BLOGGER TEMPLATES AND TWITTER BACKGROUNDS

20.10.10

Shaking off the rusty keyboard

Can plastic Rust?

Anyway, time to work out the kinks in my fingers with some good old fashioned ranting.

Has anyone else seen the inherent problem in our schooling system? It's not the cafeteria food that's crawling across the linoleum floor, or the bipolar Central air system that has students shivering and sweating all at once. No, it's this perverse grading scale. It's not based on actual ability, or even how well you can fake knowing a subject. No, it's based on how much work you have time to finish, how many tedious packets a teacher feels they can endure grading. For instance, in a creative writing class, a student with no conventional or stylistic skill will get a higher grade than a veritable Shakespeare simply because the good writer had a game the night before the paper (or whatever) is due. These grading scales teach our youth to bullshit (excuse the slang) their way through a complicated assignment and just ensure that it looks good, rater than actually making sure the end product is concise and correct. It's teaching students to rush through their projects, rather than doing the responsible thing and spending the time a project deserves to make sure it's polished and ready to inspect. The students who, like me, get bored easily but know their stuff, have to do mindlessly tedious tasks rather than actually learn anything. It's barbaric and bizarre, the way primary and secondary educational institutes refuse to actually educate.

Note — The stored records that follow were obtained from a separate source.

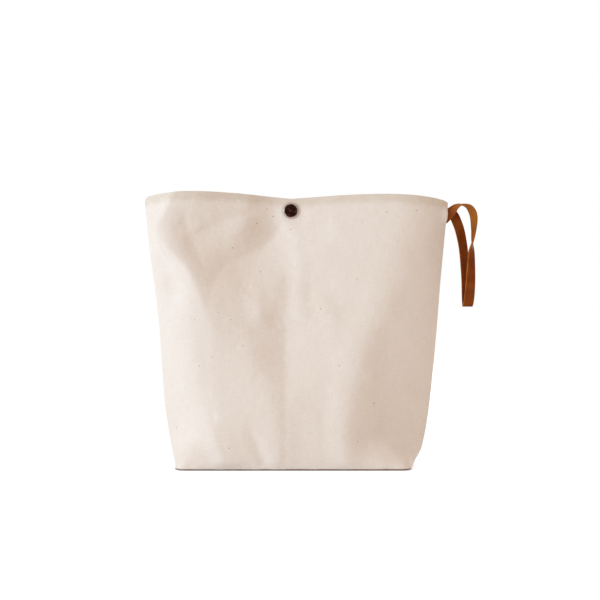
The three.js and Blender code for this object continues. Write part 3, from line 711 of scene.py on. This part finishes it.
def cloth_wall(side, folds, seed):
    """The outer and inner faces of the whole front or back, and the cloth's own coordinates."""
    w, v = np.meshgrid(COLUMNS, ROWS, indexing="ij")
    plain = wall(side, w, v)
    from_seam, from_rim = (1 - abs(w)) * HALF_ARC, (1 - v) * RIM_Z
    for part in (LEFT, RIGHT):
        mine = (w * part["hand"] > 0) * part["hand"] * np.exp(-(from_seam / WANDER_REACH) ** 2)
        plain[..., 0] += mine * np.interp(plain[..., 2], *zip(*part["wander"]))
    x, z = plain[..., 0], plain[..., 2]
    from_stud = np.hypot(x - STUD_X, z - STUD_Z)

    heights = soften(sum(fold_height(x, z, *fold) for fold in folds.values()), 2)
    heights += sum(high * rumple(x, z, size, seed + more) for high, size, more in RUMPLES)
    heights *= (smooth(from_seam / SEAM_CALM) * smooth((from_stud - STUD_FLAT) / STUD_CALM)
                * smooth(z / FOOT_CALM))
    pucker = PUCKER_DEPTH + PUCKER_CHANGE * rumple(x, z * 0, 6, seed)
    pucker *= smooth(1 - abs(from_rim - STITCH_DROP) / PUCKER_REACH)
    heights -= pucker * smooth((from_stud - PUCKER_FROM_STUD) / PUCKER_FADE)

    normal = outward(plain, side)
    outer = plain + normal * heights[..., None]
    normal = outward(outer, side)
    hand = np.sign(w)
    beside_loop = smooth(LOOP_BULGE_TOP - abs(z - LOOP_Z) / LOOP_HALF_HEIGHT) * (w > 0)
    beside_end = beside_loop * np.exp(-(from_seam / LOOP_BULGE_REACH) ** 2)
    outer[..., 1] += side * LOOP_BULGE * beside_end
    outer[..., 0] -= hand * rounded(from_seam, SEAM_ROLL) * (1 - beside_loop)
    outer -= normal * rounded(z, FOOT_ROUND)[..., None]
    outer -= normal * rounded(from_rim, HEM_CLOTH / 2)[..., None]

    thick = CLOTH + (HEM_CLOTH - CLOTH) * smooth((HEM + HEM_EDGE - from_rim) / HEM_EDGE)
    depth = thick - 2 * rounded(from_rim, HEM_CLOTH / 2)
    inner = outer - normal * np.maximum(depth, THINNEST)[..., None]
    gap = SEAM_GAP + (LOOP_BULGE - CLOTH) * beside_end
    for grid in (outer, inner):
        grid[..., 1] = side * np.maximum(side * grid[..., 1], gap)

    steps = np.linalg.norm(np.diff(outer, axis=0), axis=-1)
    across = np.vstack([np.zeros(v.shape[1]), np.cumsum(steps, axis=0)])
    across -= across[len(COLUMNS) // 2]
    rises = np.linalg.norm(np.diff(outer, axis=1), axis=-1)
    up = np.hstack([np.zeros((w.shape[0], 1)), np.cumsum(rises, axis=1)])
    # The hem value tells the canvas where its painted shade goes.
    return {"side": side, "outer": outer, "inner": inner, "normal": normal,
            "hem": smooth((HEM + HEM_BLUR - from_rim) / HEM_SHADE_FADE),
            "cloth": np.stack([across, up, 0 * up], axis=-1)}


WALLS = {"front": cloth_wall(-1, FRONT_FOLDS, FRONT_SEED),
         "back": cloth_wall(1, BACK_FOLDS, BACK_SEED)}

# %% [markdown]
# The walls must follow their hinges: the middle of the front turns with the body called front,
# while its ends stay with the root. Each wall is made in two halves that meet below the stud,
# where the cloth has its pressed middle crease, which hides the join. The halves are not tied to
# those bodies here, so they don't bend with them.

# %% Build a closed sheet
def build(name, points, faces, material, cloth=None, sharp=55):
    """A smooth-shaded mesh object from points in millimetres."""
    mesh = bpy.data.meshes.new(name)
    mesh.from_pydata((np.asarray(points, float) * MM).tolist(), [], faces)
    mesh.materials.append(material)
    mesh.shade_smooth()
    mesh.set_sharp_from_angle(angle=math.radians(sharp))
    if cloth is not None:
        layer = mesh.attributes.new("cloth", "FLOAT_VECTOR", "POINT")
        layer.data.foreach_set("vector", np.asarray(cloth, np.float32).ravel())
    made = bpy.data.objects.new(name, mesh)
    bpy.context.scene.collection.objects.link(made)
    return made


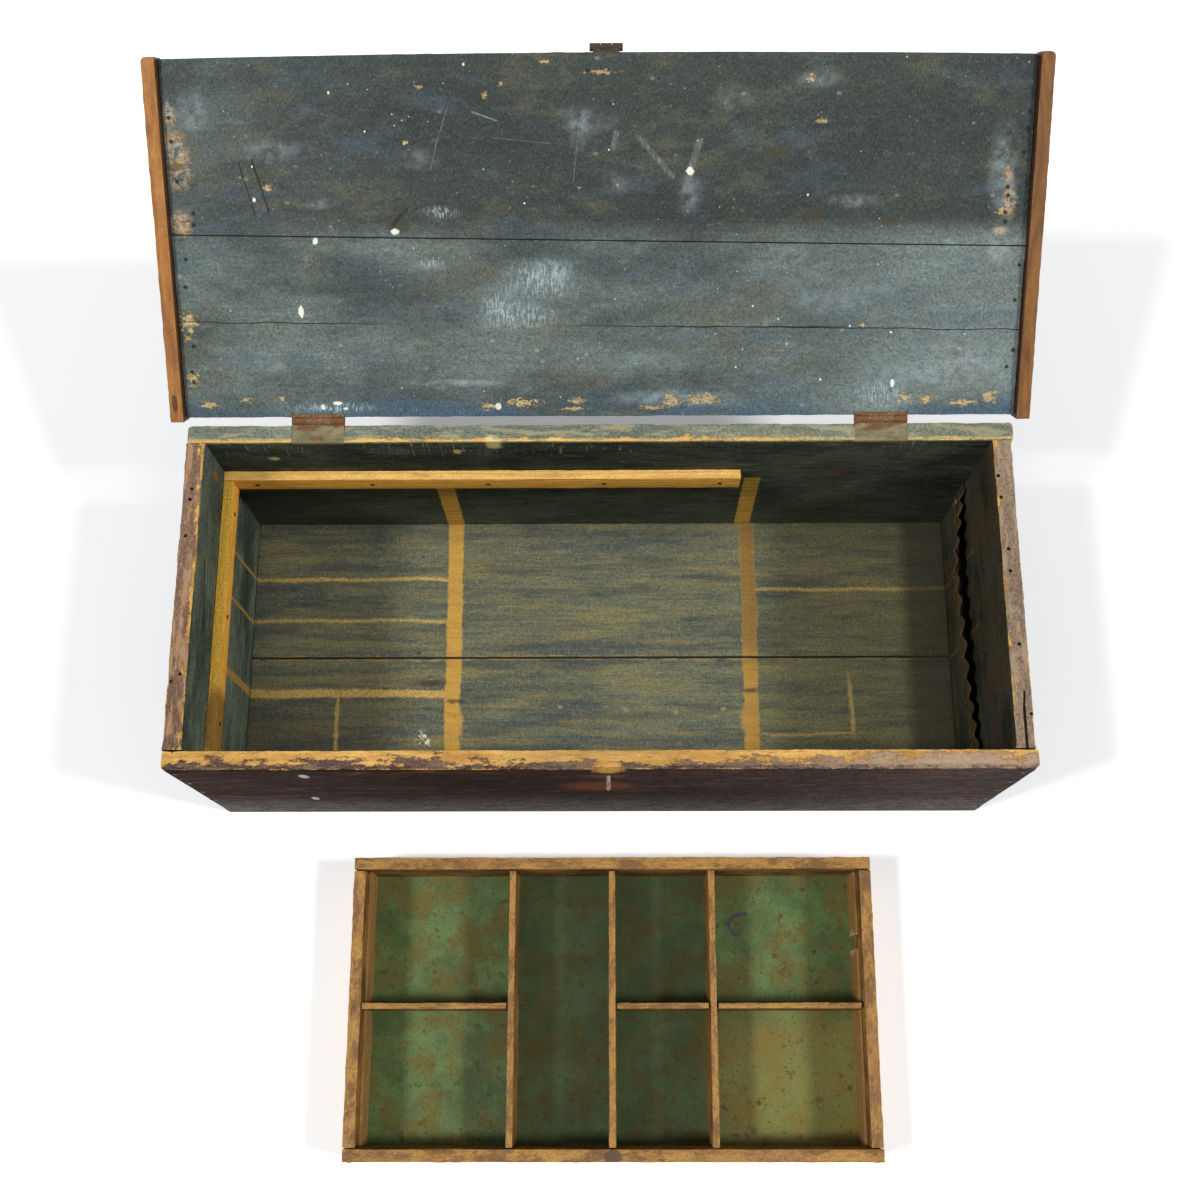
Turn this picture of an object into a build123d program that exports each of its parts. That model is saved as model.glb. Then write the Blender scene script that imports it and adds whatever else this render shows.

The way I see it, lazy students slide by without doing anything more than turning in a paper with a bunch of scribbled down guesses, and the determined students are stuck at a slower pace than they can endure. And grades themselves, might I add, are an abomination. The only possible outcomes after a report card comes out are self absorbency or self loathing. The pressure put on students to perform well in school, while it may be well intentioned, is repugnant and medieval. It's used as a social status, as a determination of intelligence. Really, it's an entirely inaccurate reflection of a person's academic ability or lack thereof.

There will be more to come on this subject if I ever find some time to rant more.